§ Stated problem:
All lines from the one with "bpy.context.scene.collection.objects.link(rigid_bodies[body])" through the one with "points = [vertex.co", and only those, are to be reproduced exactly, both ends included.
***** Source material *****
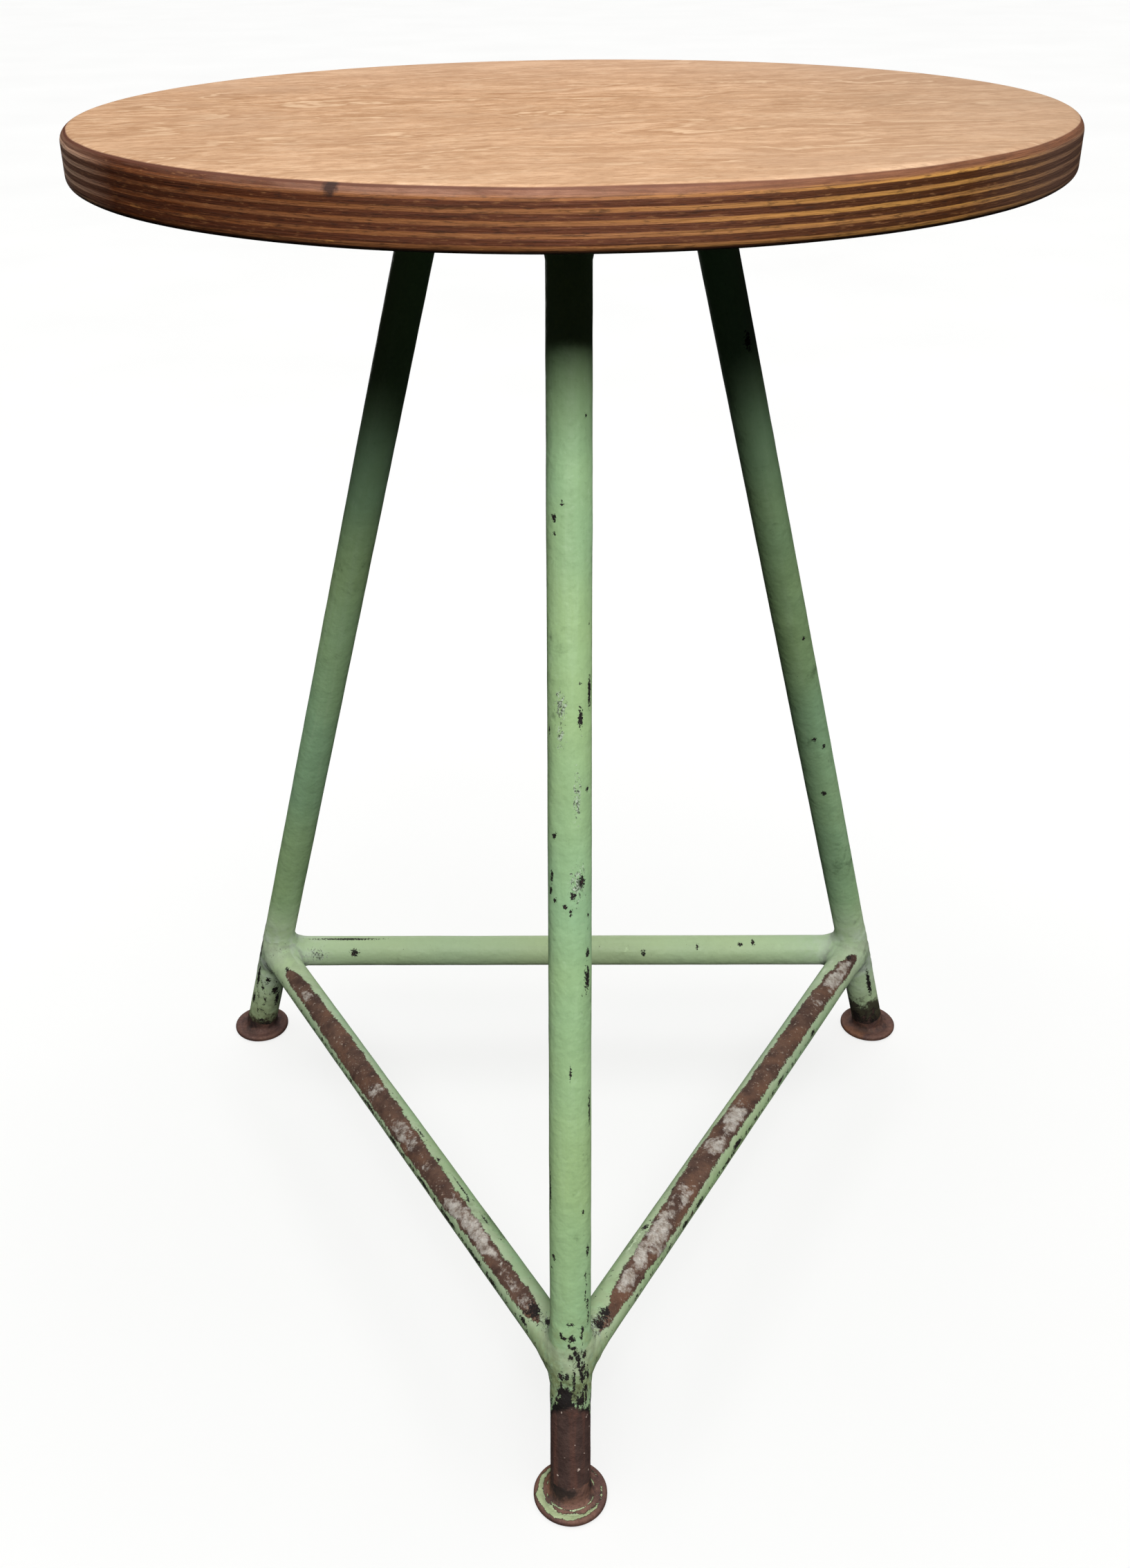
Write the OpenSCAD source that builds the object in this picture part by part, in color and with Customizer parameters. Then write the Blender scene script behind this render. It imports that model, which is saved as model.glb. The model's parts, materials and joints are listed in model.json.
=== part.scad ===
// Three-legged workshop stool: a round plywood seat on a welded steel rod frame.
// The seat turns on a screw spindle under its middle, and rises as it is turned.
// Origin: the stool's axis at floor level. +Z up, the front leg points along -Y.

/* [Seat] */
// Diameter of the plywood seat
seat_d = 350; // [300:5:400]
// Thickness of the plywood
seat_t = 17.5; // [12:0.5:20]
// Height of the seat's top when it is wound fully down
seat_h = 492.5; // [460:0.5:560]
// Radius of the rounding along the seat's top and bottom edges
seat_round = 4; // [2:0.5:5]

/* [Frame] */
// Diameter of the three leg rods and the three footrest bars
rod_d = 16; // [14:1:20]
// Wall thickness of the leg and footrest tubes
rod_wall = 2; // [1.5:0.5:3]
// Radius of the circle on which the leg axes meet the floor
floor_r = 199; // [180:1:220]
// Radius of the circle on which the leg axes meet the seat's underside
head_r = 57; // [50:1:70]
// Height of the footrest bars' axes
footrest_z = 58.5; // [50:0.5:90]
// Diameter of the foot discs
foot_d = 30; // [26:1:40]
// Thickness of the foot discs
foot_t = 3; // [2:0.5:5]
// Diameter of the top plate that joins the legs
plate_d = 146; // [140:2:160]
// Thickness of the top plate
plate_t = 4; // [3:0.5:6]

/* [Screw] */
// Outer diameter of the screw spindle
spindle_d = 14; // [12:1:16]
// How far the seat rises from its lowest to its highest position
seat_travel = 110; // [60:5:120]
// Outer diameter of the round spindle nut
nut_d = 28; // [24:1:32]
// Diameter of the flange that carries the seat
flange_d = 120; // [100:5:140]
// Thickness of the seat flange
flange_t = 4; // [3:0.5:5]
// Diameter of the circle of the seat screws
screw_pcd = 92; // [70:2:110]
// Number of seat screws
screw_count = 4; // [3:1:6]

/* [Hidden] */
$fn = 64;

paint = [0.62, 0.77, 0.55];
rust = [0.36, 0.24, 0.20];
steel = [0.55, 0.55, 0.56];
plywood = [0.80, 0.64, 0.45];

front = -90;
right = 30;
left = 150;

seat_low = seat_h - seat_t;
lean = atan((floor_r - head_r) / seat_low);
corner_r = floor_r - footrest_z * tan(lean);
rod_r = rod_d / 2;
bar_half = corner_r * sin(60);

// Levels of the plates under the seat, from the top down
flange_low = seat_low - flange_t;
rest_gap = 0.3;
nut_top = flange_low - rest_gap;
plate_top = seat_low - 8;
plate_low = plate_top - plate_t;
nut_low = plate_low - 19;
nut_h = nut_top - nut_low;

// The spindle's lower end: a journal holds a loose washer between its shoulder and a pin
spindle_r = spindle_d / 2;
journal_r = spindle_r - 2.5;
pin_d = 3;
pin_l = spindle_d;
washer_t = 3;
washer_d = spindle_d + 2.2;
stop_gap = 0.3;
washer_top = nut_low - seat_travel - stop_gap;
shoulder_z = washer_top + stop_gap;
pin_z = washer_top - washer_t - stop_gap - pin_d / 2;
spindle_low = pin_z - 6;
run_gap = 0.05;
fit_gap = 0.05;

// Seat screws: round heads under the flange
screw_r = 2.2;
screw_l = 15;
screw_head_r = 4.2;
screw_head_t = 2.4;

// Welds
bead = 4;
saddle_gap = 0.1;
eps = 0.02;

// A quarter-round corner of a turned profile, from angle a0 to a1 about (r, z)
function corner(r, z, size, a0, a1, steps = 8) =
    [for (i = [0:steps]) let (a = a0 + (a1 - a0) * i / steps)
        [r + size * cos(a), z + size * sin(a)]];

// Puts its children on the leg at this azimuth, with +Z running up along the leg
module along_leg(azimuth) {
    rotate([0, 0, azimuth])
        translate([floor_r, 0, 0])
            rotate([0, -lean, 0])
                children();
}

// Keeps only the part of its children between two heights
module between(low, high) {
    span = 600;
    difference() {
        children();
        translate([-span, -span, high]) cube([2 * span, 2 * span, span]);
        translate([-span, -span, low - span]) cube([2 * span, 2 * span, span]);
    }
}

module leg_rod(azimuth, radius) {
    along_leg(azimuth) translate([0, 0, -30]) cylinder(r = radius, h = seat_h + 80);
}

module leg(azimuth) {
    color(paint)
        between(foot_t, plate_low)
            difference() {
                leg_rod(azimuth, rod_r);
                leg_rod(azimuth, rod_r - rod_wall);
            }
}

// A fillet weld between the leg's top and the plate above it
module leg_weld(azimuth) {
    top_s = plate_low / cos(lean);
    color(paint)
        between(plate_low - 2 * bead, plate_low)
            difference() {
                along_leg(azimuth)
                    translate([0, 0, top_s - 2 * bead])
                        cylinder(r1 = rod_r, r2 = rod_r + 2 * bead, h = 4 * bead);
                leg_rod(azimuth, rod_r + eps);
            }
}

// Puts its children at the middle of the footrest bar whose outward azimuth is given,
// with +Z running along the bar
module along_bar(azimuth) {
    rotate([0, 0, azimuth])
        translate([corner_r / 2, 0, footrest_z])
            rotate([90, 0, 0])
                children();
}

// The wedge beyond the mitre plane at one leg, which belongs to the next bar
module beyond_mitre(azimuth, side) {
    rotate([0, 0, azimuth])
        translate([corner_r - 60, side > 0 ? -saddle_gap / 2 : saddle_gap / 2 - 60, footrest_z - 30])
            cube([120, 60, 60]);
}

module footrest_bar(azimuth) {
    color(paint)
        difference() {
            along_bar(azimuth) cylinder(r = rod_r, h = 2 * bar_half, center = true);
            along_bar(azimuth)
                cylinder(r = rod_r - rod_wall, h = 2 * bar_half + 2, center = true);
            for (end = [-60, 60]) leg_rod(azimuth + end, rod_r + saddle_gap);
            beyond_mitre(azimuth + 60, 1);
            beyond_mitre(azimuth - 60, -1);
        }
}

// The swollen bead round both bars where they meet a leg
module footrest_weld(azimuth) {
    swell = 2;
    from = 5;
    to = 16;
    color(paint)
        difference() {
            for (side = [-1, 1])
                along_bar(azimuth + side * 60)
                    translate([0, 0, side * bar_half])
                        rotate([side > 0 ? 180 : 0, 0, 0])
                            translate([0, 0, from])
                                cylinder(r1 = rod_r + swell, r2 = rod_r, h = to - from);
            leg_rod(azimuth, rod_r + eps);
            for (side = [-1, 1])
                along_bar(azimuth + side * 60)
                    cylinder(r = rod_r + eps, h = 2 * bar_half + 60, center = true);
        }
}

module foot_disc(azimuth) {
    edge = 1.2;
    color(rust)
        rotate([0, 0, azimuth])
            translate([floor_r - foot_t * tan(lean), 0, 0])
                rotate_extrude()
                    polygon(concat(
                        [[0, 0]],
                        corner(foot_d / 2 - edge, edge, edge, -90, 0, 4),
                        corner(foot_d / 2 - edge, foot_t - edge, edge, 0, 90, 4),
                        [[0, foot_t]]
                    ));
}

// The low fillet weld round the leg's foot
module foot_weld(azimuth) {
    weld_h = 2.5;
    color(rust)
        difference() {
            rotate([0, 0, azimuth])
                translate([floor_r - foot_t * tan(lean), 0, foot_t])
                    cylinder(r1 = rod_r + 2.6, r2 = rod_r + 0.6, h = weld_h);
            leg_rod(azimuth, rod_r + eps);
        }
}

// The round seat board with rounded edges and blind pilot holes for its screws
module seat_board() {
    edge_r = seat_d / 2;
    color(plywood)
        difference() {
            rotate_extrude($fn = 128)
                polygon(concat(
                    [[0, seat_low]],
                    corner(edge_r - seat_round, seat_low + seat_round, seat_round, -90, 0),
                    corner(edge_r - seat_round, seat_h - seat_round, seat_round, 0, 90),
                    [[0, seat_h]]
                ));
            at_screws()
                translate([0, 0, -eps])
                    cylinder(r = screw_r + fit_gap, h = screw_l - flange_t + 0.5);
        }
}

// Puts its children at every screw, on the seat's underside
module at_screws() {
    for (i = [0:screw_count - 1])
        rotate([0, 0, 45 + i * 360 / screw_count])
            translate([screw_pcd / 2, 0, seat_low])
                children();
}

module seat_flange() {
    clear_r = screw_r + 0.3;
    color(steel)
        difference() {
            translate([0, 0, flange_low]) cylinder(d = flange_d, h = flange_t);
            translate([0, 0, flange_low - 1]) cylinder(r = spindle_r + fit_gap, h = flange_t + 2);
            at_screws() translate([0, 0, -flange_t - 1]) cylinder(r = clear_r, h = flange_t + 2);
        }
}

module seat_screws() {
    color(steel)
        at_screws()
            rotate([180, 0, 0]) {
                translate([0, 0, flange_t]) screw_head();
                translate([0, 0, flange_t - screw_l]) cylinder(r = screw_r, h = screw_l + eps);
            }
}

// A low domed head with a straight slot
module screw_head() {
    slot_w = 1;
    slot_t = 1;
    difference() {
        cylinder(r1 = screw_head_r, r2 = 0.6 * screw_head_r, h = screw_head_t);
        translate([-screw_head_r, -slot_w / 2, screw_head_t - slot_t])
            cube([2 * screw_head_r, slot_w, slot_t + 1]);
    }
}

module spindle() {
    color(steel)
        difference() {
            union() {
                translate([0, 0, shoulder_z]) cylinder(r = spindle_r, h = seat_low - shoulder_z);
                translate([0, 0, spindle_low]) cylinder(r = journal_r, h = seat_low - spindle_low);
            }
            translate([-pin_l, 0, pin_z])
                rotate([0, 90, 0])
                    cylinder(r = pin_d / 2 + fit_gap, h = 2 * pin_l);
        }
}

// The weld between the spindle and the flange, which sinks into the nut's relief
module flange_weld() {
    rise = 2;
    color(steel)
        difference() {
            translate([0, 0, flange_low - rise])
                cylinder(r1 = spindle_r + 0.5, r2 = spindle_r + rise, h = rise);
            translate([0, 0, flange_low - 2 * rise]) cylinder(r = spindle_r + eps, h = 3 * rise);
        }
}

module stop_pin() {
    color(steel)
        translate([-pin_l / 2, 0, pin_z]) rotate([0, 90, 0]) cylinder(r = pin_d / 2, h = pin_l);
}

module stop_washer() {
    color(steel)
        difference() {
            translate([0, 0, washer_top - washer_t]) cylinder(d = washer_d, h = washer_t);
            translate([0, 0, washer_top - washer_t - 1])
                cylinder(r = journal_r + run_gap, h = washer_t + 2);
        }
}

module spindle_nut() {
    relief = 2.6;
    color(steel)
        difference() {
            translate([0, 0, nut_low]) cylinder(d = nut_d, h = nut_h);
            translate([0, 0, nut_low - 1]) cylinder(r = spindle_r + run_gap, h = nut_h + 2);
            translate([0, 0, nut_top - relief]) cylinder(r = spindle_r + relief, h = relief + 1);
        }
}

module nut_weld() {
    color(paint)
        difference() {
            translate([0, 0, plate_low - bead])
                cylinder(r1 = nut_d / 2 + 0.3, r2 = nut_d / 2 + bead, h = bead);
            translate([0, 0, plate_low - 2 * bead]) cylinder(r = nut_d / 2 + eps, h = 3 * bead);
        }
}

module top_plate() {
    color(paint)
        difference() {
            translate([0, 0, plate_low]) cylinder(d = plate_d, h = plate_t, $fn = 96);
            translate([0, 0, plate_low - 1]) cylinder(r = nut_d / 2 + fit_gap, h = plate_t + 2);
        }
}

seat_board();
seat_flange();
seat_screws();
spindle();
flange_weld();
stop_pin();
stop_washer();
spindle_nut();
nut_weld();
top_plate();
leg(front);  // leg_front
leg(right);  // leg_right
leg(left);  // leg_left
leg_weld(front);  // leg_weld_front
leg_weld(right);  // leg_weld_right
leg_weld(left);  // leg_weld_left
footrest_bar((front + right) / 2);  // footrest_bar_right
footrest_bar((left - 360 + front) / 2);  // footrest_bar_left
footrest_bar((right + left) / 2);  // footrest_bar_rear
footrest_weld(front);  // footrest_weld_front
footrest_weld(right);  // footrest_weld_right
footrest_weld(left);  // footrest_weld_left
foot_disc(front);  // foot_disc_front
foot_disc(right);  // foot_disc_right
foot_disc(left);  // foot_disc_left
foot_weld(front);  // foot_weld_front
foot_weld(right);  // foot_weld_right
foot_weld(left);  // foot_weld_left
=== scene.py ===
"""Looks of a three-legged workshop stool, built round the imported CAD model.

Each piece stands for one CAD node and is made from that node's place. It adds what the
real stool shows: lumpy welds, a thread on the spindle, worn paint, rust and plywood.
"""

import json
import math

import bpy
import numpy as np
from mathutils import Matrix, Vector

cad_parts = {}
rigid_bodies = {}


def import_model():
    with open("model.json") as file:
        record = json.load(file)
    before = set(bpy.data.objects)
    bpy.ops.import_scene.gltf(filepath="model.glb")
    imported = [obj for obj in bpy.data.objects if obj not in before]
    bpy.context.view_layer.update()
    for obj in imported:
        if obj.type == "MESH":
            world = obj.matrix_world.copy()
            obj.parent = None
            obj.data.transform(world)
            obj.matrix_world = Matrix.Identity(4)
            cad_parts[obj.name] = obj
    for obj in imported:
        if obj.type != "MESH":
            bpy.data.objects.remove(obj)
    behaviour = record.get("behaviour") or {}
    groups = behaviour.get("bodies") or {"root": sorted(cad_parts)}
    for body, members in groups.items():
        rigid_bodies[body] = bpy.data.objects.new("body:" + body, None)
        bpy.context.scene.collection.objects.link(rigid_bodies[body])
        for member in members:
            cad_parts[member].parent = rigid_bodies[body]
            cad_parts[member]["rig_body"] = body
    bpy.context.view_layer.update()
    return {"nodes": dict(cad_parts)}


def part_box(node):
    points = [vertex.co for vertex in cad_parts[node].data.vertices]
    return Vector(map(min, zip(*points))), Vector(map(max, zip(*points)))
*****
§ Written solution:
        bpy.context.scene.collection.objects.link(rigid_bodies[body])
        for member in members:
            cad_parts[member].parent = rigid_bodies[body]
            cad_parts[member]["rig_body"] = body
    bpy.context.view_layer.update()
    return {"nodes": dict(cad_parts)}


def part_box(node):
    points = [vertex.co for vertex in cad_parts[node].data.vertices]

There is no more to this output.